▶ **Task details**
Quote the lines exactly, starting with the line that contains "Continue the three.js" and ending with the line that contains "0.35 + wrinkle, 0.026))", and leave out all other lines.

▶ **Information shown**
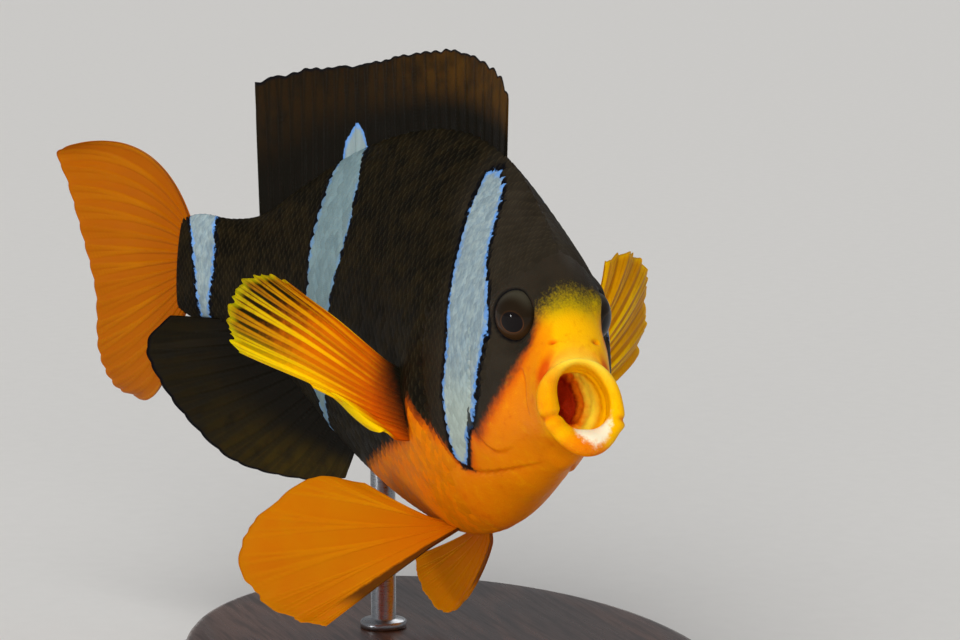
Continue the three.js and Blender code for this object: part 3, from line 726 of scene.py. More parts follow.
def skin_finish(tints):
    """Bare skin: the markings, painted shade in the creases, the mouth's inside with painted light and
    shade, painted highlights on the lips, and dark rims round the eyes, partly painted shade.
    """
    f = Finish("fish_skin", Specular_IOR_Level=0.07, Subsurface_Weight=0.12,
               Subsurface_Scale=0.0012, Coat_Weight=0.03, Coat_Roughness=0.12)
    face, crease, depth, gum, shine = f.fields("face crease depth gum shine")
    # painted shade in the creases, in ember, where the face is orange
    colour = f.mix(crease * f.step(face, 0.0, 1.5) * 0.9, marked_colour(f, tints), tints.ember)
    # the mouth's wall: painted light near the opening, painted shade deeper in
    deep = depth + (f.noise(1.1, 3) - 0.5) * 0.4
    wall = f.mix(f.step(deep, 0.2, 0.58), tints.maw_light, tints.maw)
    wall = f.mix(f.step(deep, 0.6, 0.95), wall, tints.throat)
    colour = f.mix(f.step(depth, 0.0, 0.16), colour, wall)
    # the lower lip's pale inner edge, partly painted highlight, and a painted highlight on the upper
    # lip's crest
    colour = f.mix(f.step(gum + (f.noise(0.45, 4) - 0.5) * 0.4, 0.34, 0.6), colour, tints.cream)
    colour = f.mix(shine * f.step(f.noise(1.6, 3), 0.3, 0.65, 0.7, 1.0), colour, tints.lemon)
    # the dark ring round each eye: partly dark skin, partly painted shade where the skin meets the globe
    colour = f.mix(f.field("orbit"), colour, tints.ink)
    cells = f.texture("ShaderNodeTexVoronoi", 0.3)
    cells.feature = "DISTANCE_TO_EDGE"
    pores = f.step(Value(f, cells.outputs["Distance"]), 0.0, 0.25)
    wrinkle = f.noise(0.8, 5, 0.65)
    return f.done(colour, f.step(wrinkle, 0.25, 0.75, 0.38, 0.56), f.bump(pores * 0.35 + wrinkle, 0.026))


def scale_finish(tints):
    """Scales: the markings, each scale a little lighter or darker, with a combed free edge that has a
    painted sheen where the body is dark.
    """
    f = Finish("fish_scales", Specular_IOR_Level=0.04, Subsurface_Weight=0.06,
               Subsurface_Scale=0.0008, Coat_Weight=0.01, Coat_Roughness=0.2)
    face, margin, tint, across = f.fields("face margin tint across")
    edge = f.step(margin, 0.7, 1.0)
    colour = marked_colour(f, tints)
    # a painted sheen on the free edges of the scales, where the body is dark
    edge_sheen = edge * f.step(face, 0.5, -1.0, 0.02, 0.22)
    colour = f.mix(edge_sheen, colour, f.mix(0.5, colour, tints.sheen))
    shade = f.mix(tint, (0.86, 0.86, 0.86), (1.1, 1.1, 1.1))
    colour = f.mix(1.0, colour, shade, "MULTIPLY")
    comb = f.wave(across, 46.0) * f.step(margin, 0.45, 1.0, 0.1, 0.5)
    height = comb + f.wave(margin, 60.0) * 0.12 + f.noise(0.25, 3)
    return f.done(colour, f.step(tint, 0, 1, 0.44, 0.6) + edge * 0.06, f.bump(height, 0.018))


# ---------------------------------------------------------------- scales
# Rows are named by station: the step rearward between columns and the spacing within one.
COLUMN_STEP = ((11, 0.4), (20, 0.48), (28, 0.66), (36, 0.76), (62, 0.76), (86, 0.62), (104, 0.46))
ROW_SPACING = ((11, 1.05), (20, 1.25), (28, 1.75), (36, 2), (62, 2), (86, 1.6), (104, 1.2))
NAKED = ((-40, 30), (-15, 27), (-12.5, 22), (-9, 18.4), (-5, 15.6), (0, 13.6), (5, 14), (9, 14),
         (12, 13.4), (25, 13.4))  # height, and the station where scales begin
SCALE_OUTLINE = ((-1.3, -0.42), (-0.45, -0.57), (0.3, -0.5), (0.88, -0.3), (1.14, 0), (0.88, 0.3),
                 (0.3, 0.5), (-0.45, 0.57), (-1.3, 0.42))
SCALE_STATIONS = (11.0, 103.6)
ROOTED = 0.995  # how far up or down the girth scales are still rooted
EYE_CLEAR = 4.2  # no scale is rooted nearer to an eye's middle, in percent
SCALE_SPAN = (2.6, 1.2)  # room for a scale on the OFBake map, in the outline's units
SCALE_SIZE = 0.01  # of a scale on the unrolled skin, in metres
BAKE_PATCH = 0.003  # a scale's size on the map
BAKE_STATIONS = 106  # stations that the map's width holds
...
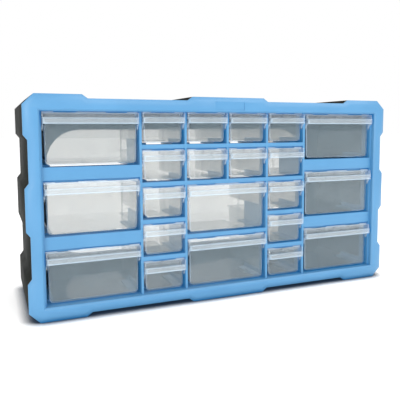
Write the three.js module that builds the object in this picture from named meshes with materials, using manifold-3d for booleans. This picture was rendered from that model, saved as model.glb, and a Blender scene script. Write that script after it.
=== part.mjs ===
* * *
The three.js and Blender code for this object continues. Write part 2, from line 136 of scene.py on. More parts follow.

▶ **Solution to this problem**
Continue the three.js and Blender code for this object: part 3, from line 726 of scene.py. More parts follow.
def skin_finish(tints):
    """Bare skin: the markings, painted shade in the creases, the mouth's inside with painted light and
    shade, painted highlights on the lips, and dark rims round the eyes, partly painted shade.
    """
    f = Finish("fish_skin", Specular_IOR_Level=0.07, Subsurface_Weight=0.12,
               Subsurface_Scale=0.0012, Coat_Weight=0.03, Coat_Roughness=0.12)
    face, crease, depth, gum, shine = f.fields("face crease depth gum shine")
    # painted shade in the creases, in ember, where the face is orange
    colour = f.mix(crease * f.step(face, 0.0, 1.5) * 0.9, marked_colour(f, tints), tints.ember)
    # the mouth's wall: painted light near the opening, painted shade deeper in
    deep = depth + (f.noise(1.1, 3) - 0.5) * 0.4
    wall = f.mix(f.step(deep, 0.2, 0.58), tints.maw_light, tints.maw)
    wall = f.mix(f.step(deep, 0.6, 0.95), wall, tints.throat)
    colour = f.mix(f.step(depth, 0.0, 0.16), colour, wall)
    # the lower lip's pale inner edge, partly painted highlight, and a painted highlight on the upper
    # lip's crest
    colour = f.mix(f.step(gum + (f.noise(0.45, 4) - 0.5) * 0.4, 0.34, 0.6), colour, tints.cream)
    colour = f.mix(shine * f.step(f.noise(1.6, 3), 0.3, 0.65, 0.7, 1.0), colour, tints.lemon)
    # the dark ring round each eye: partly dark skin, partly painted shade where the skin meets the globe
    colour = f.mix(f.field("orbit"), colour, tints.ink)
    cells = f.texture("ShaderNodeTexVoronoi", 0.3)
    cells.feature = "DISTANCE_TO_EDGE"
    pores = f.step(Value(f, cells.outputs["Distance"]), 0.0, 0.25)
    wrinkle = f.noise(0.8, 5, 0.65)
    return f.done(colour, f.step(wrinkle, 0.25, 0.75, 0.38, 0.56), f.bump(pores * 0.35 + wrinkle, 0.026))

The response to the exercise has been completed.